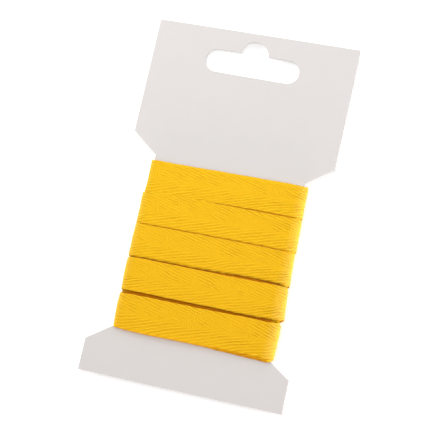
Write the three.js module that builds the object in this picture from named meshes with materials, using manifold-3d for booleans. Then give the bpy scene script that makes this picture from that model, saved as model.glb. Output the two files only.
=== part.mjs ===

:::::

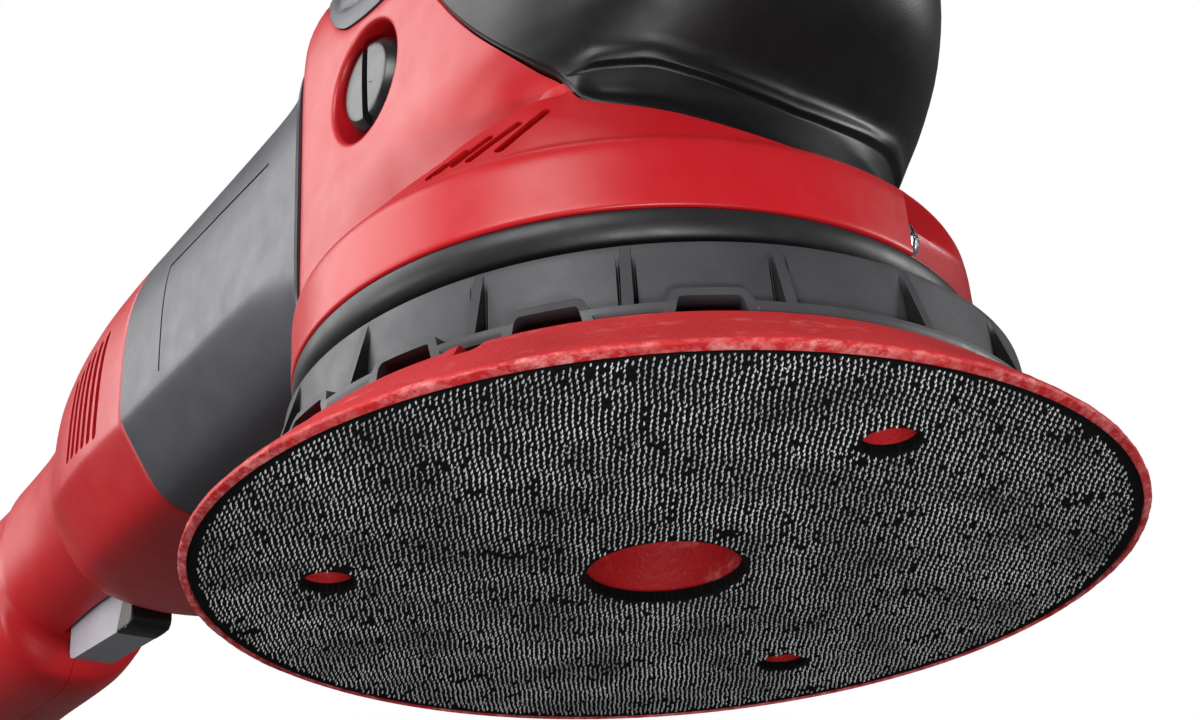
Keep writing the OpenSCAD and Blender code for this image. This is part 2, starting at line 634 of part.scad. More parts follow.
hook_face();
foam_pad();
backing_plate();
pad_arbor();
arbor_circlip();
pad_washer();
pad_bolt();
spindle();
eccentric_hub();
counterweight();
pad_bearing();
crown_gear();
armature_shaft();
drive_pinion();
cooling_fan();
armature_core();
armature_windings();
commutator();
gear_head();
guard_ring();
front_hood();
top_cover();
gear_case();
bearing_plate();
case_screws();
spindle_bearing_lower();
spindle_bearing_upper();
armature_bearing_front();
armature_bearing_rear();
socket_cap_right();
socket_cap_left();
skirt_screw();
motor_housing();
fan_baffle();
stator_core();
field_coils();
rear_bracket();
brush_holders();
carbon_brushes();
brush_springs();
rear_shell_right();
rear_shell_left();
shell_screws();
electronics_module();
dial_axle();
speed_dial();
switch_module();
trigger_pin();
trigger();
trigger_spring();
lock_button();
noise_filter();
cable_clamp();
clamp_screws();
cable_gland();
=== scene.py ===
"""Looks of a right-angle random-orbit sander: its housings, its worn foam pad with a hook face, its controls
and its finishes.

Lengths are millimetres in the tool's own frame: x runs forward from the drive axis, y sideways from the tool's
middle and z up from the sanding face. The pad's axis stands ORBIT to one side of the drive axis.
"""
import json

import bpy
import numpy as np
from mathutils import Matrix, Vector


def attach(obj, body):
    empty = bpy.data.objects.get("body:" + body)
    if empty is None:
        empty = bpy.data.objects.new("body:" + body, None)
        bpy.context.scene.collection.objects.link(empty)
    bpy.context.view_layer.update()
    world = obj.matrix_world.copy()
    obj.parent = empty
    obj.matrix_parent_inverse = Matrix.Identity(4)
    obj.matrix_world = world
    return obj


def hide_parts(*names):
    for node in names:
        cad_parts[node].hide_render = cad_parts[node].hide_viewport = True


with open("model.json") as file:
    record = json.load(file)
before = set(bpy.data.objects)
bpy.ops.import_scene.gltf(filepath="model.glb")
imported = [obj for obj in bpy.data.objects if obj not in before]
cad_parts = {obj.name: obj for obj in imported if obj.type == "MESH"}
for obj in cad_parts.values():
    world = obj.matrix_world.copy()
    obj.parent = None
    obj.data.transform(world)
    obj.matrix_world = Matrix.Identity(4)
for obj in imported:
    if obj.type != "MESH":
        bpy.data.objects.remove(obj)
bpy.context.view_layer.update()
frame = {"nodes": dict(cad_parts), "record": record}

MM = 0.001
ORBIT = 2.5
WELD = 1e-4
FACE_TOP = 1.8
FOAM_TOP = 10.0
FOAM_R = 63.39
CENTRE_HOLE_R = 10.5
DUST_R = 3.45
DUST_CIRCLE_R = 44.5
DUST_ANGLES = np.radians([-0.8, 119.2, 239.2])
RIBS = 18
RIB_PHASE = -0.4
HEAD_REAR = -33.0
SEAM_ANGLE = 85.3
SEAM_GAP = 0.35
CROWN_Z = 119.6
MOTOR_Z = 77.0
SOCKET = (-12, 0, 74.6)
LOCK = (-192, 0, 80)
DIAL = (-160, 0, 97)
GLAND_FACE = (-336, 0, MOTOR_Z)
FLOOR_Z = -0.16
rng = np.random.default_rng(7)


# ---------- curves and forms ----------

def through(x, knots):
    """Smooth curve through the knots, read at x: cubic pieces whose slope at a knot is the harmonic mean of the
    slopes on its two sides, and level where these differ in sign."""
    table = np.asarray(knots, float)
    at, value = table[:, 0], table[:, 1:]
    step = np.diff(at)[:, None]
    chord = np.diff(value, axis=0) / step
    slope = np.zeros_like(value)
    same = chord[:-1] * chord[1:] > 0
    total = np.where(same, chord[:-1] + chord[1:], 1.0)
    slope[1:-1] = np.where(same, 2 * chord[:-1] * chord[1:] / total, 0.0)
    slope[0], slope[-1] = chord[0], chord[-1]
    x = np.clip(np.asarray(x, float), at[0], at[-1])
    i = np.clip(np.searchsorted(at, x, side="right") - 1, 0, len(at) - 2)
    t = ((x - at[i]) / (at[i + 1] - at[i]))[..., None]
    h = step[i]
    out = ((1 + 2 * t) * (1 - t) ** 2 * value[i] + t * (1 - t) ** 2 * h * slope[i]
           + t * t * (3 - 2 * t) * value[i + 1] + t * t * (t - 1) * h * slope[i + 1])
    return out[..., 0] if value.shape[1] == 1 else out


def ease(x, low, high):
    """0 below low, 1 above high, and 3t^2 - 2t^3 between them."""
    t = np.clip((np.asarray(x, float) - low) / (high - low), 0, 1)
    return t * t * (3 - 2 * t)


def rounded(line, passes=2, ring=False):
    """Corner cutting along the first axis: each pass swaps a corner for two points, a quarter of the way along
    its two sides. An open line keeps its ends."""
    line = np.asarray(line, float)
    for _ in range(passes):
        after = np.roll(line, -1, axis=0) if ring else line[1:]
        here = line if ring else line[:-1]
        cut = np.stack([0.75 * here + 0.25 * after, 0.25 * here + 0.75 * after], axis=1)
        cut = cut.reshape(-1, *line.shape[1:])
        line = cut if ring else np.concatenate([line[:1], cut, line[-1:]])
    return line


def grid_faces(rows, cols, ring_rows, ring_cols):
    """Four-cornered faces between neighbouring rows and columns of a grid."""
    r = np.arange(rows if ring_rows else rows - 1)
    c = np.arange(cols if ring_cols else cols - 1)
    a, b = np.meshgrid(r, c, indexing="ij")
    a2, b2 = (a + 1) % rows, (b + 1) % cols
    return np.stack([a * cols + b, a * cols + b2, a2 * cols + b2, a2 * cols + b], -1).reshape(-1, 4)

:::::

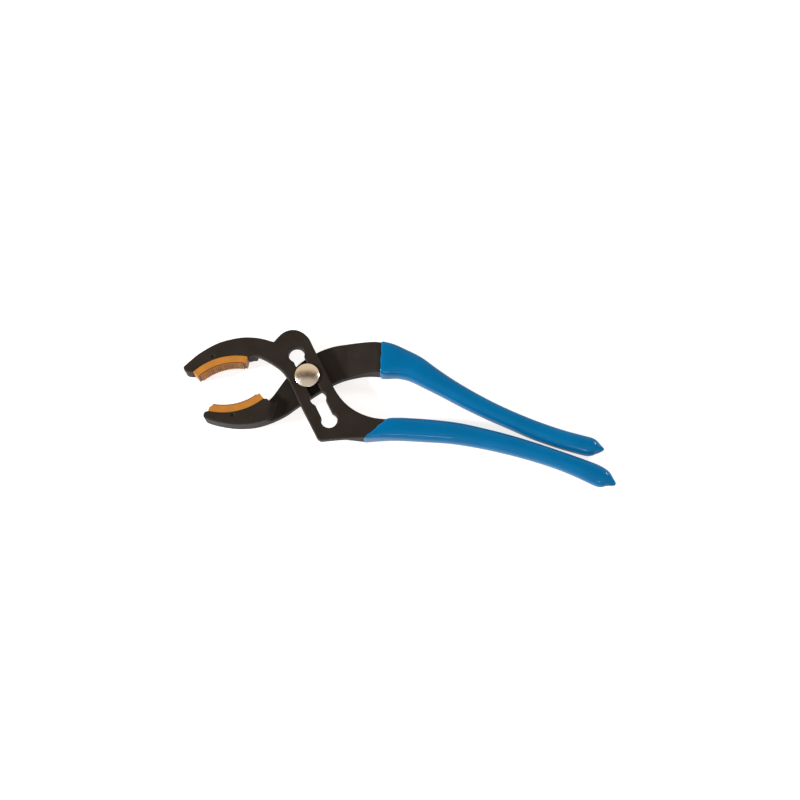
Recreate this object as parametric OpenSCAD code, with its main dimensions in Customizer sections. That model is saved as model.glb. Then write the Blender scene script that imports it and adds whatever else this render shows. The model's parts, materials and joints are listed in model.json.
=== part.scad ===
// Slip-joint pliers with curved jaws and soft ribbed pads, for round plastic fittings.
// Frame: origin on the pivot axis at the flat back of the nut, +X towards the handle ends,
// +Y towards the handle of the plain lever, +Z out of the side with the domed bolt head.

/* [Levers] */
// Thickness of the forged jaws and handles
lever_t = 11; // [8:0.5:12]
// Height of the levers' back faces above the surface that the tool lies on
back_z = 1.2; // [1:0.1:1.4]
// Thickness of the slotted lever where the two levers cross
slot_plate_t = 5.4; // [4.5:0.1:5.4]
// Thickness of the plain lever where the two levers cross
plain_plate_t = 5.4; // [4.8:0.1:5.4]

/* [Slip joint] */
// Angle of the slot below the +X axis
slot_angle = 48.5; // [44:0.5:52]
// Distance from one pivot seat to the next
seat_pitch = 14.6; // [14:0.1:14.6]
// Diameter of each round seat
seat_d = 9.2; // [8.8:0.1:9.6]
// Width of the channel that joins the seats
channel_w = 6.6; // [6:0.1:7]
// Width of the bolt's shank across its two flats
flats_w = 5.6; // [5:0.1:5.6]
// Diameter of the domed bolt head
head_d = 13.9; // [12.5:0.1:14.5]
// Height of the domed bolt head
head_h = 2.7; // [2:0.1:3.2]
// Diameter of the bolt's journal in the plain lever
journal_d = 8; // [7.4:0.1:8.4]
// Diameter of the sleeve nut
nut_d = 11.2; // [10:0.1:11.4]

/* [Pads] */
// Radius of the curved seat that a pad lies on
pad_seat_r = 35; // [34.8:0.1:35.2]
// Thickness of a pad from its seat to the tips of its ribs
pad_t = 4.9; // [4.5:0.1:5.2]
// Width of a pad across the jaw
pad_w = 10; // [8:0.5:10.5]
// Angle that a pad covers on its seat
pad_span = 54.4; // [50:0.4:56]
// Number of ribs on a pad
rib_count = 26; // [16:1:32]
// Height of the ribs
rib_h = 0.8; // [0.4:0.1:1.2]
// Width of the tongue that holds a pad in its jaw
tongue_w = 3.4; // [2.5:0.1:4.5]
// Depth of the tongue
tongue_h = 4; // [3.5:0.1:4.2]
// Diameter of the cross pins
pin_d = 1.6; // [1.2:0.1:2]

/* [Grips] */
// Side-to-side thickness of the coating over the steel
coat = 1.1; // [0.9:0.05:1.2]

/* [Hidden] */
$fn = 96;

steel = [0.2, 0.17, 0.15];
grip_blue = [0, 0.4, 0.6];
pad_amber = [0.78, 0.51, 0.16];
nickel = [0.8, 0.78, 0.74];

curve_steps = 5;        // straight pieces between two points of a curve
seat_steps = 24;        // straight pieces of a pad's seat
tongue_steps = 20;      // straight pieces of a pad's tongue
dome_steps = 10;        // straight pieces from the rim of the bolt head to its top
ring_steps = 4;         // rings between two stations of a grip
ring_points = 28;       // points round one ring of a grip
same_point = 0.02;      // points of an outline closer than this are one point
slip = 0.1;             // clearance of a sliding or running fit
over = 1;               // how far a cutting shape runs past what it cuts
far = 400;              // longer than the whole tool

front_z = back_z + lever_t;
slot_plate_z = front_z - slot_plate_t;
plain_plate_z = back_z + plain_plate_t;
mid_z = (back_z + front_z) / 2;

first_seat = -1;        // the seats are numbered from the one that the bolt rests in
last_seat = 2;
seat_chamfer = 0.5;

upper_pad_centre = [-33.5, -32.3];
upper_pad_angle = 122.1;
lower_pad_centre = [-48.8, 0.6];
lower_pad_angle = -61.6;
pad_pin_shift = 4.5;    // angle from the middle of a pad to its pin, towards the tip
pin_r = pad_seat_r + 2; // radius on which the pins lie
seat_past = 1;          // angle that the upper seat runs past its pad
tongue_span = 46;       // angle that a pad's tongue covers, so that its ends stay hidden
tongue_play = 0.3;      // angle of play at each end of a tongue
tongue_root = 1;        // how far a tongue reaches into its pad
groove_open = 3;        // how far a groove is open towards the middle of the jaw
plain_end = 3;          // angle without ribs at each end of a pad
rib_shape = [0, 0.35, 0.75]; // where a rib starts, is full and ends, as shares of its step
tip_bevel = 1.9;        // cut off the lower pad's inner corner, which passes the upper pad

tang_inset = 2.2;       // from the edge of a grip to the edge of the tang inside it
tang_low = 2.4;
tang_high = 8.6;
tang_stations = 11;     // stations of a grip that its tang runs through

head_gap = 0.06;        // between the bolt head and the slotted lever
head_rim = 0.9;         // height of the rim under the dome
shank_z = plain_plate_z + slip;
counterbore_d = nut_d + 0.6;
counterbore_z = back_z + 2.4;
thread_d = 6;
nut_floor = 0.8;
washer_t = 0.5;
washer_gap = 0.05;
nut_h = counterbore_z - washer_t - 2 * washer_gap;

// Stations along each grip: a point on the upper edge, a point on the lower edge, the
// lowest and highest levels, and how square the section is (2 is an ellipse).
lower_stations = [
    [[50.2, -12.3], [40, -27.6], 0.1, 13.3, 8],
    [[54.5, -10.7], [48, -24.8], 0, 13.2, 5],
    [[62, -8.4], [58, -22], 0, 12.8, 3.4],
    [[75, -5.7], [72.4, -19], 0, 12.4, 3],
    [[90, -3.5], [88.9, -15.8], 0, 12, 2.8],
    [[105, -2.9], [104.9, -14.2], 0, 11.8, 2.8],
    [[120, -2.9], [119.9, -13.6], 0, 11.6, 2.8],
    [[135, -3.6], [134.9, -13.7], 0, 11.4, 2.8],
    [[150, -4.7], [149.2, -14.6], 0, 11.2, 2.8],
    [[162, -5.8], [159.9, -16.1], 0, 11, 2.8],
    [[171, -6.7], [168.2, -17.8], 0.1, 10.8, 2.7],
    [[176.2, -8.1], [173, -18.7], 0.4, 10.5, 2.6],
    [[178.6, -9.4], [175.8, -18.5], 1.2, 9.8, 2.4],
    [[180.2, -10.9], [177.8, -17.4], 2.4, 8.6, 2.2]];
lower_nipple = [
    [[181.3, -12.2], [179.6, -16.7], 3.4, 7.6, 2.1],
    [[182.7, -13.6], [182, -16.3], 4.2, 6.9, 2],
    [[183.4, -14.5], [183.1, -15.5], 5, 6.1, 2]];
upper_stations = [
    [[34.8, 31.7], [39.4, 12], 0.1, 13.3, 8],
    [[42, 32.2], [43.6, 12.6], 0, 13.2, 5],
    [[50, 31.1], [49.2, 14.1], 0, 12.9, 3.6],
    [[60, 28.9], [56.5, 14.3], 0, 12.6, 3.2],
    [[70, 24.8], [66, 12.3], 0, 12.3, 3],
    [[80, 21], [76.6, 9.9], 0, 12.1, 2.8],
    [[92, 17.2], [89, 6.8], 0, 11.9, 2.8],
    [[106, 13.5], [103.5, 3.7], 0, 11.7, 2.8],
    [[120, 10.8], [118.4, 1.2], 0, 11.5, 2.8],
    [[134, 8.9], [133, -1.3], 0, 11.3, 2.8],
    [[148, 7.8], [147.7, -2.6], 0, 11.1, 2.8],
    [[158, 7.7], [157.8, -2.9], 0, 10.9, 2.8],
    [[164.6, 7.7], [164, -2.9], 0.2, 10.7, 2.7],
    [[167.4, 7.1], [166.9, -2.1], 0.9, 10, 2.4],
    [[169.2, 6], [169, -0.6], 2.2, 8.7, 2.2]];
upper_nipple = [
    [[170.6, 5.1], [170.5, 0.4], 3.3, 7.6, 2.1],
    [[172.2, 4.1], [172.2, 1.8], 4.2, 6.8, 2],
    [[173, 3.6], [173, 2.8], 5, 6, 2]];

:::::

*Your instructions*: Print, without alteration, the lines from the line with "switch_module();" to the line with "obj.matrix_world = world". Include both of them, and omit every other line.

*Expected answer*:
switch_module();
trigger_pin();
trigger();
trigger_spring();
lock_button();
noise_filter();
cable_clamp();
clamp_screws();
cable_gland();
=== scene.py ===
"""Looks of a right-angle random-orbit sander: its housings, its worn foam pad with a hook face, its controls
and its finishes.

Lengths are millimetres in the tool's own frame: x runs forward from the drive axis, y sideways from the tool's
middle and z up from the sanding face. The pad's axis stands ORBIT to one side of the drive axis.
"""
import json

import bpy
import numpy as np
from mathutils import Matrix, Vector


def attach(obj, body):
    empty = bpy.data.objects.get("body:" + body)
    if empty is None:
        empty = bpy.data.objects.new("body:" + body, None)
        bpy.context.scene.collection.objects.link(empty)
    bpy.context.view_layer.update()
    world = obj.matrix_world.copy()
    obj.parent = empty
    obj.matrix_parent_inverse = Matrix.Identity(4)
    obj.matrix_world = world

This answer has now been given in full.